Marriage is Taxing. Seriously.

Thanks to my friend J.P. for sending me this link , which is a commentary on this article regarding how the new healthcare legislation could affect – and penalize – married people  and those considering marriage.

The best snapshot of the disincentive to marry – and the penalty to married folks – under the new system is this paragraph:
Two singles would each be able to earn $43,000 and still receive help to purchase health insurance, but if they got married and combined their earnings to $86,000, they would be far above the limit. As a married couple, the most they could earn and still get government help would be $58,000, a difference of almost $30,000, or 32%. This looks like a substantial disincentive to getting married, or to working while married.
Ummmm…ouch.
The question becomes, why is this the case?  Is there a reason to penalize married folks, or to encourage single folks not to get married?  
I suppose that some folks might worry that if there are financial benefits to getting married, that some people will abuse this by getting married on paper, even if they are not truly married in any other sense of the word other than on paper.  Some people might be inclined to try and work the system.  

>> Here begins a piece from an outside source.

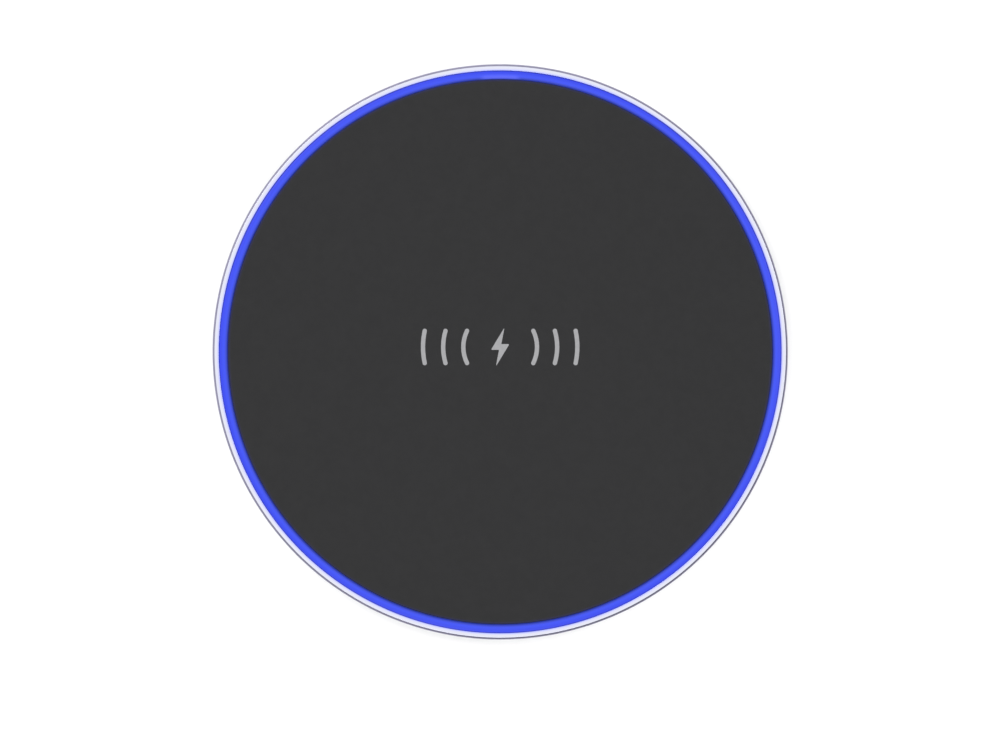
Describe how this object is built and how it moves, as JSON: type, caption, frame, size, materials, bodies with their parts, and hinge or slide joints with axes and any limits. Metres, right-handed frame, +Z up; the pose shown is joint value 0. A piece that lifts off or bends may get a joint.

Lord knows nobody works the system as it is, right?
I can’t imagine this is a legitimate concern, though.  How many people are going to get married on paper just to cheat the system?   Anyone who cares about marriage probably isn’t, since it would be hard for them to explain it to someone else that they’re interested in spending their lives with.  Um, I really like you Jeff, and I see us together for the long term.  But I’m technically married to this other guy in Boise.  You know, to save on healthcare costs.  So I’ll need to get a divorce in order to marry you.  What?  You’re already technically married to some woman in Tucson?  No problem – maybe we should just leave these arrangements the same and move in together.  Or, we could both get divorced and then remarried to each other.
I find it interesting that our economy has become driven by the idea that both spouses should work, and that the double income should be used to purchase more stuff, yet now we’re penalizing people for doing exactly that.  Or more accurately, the government is creating a system to reward those who do this economically, but without marriage.  What could be the reasons for this?  Can anyone give me an economic explanation?  How about a legal one?  Could this be an effort to cut down on divorce litigation by reducing the incentive to get married in the first place?  There must be something obvious I’m missing.   I need another cup of tea, perhaps.